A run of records

'''

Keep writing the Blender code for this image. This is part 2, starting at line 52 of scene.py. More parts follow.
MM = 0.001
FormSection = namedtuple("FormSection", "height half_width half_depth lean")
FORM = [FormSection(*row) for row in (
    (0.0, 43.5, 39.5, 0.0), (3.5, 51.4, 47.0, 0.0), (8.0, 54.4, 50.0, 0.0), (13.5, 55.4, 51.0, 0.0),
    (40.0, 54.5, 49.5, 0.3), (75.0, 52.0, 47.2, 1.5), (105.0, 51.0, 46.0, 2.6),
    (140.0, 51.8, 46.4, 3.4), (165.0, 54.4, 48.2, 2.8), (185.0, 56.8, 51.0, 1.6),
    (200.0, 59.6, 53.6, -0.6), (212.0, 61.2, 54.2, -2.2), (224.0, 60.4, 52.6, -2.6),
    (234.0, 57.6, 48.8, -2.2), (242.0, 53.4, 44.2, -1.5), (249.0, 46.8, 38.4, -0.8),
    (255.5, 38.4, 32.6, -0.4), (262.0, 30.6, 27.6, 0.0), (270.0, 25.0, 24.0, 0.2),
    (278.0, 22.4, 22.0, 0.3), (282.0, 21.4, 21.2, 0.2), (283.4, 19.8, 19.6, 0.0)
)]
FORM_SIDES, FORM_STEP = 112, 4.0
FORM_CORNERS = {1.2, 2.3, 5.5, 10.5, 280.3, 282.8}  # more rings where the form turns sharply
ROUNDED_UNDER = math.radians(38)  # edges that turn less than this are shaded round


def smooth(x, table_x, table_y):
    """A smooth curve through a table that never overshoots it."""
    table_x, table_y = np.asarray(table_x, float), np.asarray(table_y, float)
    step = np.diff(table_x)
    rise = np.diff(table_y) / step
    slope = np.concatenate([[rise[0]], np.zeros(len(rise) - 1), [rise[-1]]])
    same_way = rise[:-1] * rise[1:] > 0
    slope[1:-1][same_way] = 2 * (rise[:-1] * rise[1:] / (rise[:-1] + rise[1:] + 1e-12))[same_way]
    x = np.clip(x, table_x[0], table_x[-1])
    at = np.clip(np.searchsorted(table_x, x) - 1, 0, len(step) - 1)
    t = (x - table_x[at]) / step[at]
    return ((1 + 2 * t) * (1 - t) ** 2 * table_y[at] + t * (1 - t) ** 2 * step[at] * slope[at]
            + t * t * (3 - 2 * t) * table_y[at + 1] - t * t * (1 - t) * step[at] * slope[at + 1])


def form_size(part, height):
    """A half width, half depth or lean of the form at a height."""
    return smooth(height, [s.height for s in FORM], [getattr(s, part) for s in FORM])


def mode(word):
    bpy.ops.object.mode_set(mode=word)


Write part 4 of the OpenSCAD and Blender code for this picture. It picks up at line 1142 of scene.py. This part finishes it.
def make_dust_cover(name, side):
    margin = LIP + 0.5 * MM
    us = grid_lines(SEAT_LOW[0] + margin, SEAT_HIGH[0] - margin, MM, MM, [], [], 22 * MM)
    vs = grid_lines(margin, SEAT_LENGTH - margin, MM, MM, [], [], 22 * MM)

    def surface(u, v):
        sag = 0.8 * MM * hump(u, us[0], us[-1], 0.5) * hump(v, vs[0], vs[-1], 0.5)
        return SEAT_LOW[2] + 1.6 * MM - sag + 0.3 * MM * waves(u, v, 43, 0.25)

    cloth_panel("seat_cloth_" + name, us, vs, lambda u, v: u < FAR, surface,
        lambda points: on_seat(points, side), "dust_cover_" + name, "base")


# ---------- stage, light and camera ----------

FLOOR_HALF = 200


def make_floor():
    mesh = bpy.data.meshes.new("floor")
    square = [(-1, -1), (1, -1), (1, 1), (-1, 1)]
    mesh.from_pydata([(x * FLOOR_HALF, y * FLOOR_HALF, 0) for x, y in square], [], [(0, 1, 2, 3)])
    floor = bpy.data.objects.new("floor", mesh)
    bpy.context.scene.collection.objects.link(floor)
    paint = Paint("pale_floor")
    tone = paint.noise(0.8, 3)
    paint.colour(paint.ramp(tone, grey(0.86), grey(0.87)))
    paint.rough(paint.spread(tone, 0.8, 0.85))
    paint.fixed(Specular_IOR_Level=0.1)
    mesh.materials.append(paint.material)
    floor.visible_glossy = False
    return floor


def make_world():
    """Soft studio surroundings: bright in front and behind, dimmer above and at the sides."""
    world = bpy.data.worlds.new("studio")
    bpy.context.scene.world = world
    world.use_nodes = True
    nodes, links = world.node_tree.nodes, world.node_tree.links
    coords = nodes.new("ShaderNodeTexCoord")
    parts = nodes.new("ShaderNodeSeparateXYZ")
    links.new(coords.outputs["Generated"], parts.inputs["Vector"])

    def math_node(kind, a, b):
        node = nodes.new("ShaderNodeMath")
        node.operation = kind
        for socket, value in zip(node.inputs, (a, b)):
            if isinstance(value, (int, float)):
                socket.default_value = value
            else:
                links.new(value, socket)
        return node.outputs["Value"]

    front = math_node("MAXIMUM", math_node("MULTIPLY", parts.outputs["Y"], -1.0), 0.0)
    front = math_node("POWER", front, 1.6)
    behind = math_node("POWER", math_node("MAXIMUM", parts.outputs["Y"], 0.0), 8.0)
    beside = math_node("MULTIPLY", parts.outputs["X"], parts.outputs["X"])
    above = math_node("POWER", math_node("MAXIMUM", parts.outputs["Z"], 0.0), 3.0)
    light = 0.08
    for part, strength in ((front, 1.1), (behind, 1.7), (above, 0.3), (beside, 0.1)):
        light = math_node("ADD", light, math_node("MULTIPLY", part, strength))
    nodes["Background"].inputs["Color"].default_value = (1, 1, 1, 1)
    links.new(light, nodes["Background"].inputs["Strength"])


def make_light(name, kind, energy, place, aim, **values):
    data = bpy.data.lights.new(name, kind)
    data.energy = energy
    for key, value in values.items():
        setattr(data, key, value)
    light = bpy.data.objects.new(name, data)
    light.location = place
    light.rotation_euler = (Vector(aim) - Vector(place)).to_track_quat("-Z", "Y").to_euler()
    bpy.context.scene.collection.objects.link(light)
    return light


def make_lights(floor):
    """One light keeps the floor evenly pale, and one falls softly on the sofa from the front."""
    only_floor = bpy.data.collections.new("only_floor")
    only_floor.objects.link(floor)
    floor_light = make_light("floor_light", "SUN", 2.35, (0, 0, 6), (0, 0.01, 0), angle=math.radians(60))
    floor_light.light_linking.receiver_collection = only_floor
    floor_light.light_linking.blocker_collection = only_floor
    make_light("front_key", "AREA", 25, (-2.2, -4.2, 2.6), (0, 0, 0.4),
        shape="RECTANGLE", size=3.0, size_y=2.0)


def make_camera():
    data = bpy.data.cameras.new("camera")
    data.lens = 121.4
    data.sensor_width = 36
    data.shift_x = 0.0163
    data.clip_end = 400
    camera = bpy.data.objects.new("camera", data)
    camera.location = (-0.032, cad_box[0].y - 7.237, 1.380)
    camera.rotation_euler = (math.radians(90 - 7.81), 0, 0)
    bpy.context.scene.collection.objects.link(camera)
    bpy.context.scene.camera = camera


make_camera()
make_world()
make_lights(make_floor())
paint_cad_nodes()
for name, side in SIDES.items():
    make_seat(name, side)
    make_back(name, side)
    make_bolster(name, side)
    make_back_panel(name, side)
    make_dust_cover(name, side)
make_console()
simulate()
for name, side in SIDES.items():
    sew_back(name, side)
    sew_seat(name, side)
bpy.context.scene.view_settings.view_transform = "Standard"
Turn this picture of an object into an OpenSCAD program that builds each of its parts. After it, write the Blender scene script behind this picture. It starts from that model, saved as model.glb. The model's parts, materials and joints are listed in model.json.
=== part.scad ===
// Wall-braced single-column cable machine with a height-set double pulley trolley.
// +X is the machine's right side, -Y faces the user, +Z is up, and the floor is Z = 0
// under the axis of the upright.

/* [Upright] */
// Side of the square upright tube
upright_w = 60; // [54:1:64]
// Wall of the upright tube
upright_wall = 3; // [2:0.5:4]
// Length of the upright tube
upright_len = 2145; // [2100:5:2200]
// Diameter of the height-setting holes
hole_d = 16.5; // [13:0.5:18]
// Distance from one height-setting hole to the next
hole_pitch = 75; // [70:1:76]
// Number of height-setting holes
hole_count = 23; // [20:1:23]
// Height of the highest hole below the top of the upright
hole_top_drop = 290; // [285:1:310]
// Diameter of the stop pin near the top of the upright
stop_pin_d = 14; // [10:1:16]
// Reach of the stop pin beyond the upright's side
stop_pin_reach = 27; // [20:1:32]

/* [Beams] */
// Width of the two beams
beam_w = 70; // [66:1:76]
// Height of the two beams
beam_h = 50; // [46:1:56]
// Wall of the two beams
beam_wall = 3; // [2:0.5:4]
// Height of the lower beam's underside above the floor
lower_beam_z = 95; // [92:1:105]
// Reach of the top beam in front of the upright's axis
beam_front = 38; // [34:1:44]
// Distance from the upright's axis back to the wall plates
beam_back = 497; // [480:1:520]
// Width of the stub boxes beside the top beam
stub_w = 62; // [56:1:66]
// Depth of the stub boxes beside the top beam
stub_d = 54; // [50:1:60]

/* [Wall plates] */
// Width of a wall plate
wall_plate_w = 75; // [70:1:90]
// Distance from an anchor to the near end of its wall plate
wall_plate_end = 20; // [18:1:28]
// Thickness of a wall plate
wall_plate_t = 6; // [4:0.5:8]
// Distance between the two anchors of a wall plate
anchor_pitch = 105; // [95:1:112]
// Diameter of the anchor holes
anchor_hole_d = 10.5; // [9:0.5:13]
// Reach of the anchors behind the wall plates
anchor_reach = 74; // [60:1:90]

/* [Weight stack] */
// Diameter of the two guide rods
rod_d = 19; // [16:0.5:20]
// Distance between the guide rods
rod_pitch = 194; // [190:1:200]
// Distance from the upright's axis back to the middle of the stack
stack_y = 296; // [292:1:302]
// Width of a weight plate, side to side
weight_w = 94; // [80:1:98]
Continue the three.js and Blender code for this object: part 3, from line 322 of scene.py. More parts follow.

'''

Task brief:
Repeat these lines exactly and nothing more: the one containing "Turn this picture", the one containing "of the upright.", and all the lines between.

Solution to the exercise:
Turn this picture of an object into an OpenSCAD program that builds each of its parts. After it, write the Blender scene script behind this picture. It starts from that model, saved as model.glb. The model's parts, materials and joints are listed in model.json.
=== part.scad ===
// Wall-braced single-column cable machine with a height-set double pulley trolley.
// +X is the machine's right side, -Y faces the user, +Z is up, and the floor is Z = 0
// under the axis of the upright.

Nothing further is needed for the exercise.